Scan the records and identify every line in which the string "type" occurs, then return those lines.

GIVEN ENTRIES >>
######
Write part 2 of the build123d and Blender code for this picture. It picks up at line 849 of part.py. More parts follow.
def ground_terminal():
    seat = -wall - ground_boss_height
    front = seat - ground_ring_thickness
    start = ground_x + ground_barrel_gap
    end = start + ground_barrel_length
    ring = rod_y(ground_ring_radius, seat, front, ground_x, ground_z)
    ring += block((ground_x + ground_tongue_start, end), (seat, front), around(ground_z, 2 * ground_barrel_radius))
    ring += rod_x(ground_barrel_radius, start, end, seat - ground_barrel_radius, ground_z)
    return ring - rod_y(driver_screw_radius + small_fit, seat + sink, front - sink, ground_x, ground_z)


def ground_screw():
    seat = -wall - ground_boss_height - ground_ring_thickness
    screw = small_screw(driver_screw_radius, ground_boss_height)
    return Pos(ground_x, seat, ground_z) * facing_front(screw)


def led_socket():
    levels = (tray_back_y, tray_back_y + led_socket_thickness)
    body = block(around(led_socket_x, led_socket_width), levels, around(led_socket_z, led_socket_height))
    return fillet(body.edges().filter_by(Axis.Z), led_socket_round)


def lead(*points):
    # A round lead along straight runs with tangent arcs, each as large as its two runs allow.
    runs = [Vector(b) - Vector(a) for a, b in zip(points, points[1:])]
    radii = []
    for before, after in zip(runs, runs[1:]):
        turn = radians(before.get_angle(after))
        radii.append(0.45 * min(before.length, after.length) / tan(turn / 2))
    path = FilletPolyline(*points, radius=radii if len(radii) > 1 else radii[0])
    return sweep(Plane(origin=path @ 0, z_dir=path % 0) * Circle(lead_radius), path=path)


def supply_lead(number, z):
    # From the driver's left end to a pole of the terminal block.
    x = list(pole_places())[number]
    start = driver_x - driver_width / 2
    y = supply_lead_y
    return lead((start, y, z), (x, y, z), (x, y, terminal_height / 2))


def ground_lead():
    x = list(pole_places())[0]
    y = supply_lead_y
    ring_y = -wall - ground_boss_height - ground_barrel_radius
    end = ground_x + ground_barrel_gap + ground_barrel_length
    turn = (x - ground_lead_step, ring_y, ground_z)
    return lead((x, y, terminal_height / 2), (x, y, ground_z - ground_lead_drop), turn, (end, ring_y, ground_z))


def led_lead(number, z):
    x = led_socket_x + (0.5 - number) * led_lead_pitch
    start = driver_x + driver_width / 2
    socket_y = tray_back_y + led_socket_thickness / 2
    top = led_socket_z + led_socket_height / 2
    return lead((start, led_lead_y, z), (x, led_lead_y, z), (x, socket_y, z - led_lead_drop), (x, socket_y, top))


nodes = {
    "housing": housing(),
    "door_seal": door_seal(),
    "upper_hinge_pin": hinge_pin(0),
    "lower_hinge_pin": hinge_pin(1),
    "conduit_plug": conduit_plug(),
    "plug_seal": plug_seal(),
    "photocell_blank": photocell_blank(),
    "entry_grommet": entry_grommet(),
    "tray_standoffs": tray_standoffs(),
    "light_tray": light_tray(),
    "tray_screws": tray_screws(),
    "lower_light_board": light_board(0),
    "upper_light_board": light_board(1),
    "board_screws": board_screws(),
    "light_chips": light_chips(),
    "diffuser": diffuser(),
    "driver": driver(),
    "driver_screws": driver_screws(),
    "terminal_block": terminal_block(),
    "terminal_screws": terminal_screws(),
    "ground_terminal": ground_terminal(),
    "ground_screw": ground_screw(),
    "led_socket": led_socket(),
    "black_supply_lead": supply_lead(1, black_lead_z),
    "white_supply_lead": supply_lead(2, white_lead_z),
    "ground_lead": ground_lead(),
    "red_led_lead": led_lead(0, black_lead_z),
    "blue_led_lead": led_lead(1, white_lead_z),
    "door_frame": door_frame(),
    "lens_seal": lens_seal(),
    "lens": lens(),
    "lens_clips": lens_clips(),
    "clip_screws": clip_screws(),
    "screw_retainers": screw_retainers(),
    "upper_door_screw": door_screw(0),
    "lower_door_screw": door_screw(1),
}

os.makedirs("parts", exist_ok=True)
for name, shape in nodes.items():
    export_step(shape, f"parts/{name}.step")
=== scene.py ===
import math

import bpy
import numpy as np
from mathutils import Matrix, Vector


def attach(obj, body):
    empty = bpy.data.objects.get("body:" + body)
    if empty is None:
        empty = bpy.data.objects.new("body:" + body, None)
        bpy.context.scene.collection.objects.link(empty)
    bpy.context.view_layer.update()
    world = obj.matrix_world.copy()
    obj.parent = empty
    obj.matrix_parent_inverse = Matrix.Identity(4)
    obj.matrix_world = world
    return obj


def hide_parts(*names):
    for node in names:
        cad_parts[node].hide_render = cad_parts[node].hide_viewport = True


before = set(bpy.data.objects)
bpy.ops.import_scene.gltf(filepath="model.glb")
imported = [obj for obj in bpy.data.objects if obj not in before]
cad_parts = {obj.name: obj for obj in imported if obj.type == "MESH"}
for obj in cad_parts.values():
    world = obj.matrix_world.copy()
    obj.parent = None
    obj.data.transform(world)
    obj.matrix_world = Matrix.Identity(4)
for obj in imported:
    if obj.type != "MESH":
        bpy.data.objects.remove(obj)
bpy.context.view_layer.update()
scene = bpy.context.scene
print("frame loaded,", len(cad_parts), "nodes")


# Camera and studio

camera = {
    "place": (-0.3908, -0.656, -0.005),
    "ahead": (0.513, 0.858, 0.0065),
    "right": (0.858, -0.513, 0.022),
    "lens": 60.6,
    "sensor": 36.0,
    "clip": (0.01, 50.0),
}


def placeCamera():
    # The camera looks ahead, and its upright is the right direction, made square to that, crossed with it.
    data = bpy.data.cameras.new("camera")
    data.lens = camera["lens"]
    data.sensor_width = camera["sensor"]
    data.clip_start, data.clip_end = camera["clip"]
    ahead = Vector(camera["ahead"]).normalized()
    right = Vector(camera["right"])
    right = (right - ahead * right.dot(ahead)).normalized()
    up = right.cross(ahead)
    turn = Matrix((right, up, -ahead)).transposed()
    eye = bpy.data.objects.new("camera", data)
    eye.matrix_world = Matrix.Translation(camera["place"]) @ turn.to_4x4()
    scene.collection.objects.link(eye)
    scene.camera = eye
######
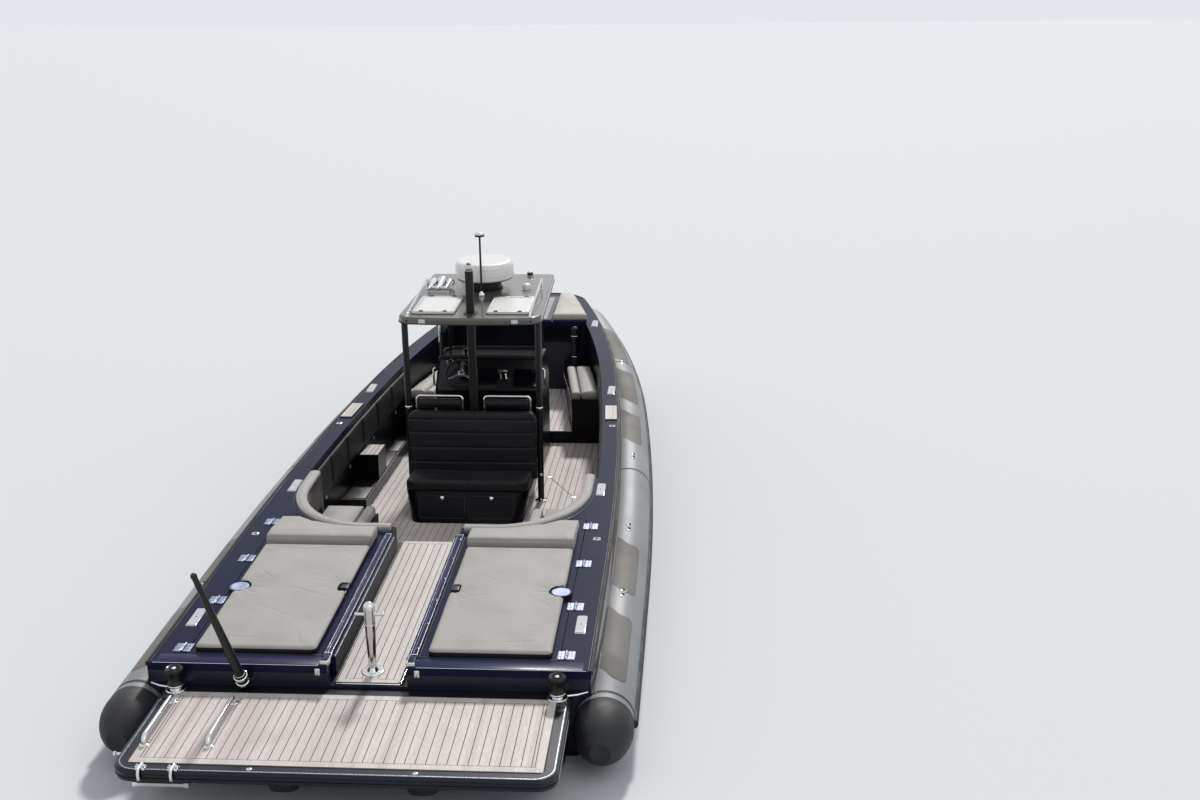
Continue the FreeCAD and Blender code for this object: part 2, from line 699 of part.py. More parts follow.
######
SOLUTION FOR THIS TASK >>
cad_parts = {obj.name: obj for obj in imported if obj.type == "MESH"}
    if obj.type != "MESH":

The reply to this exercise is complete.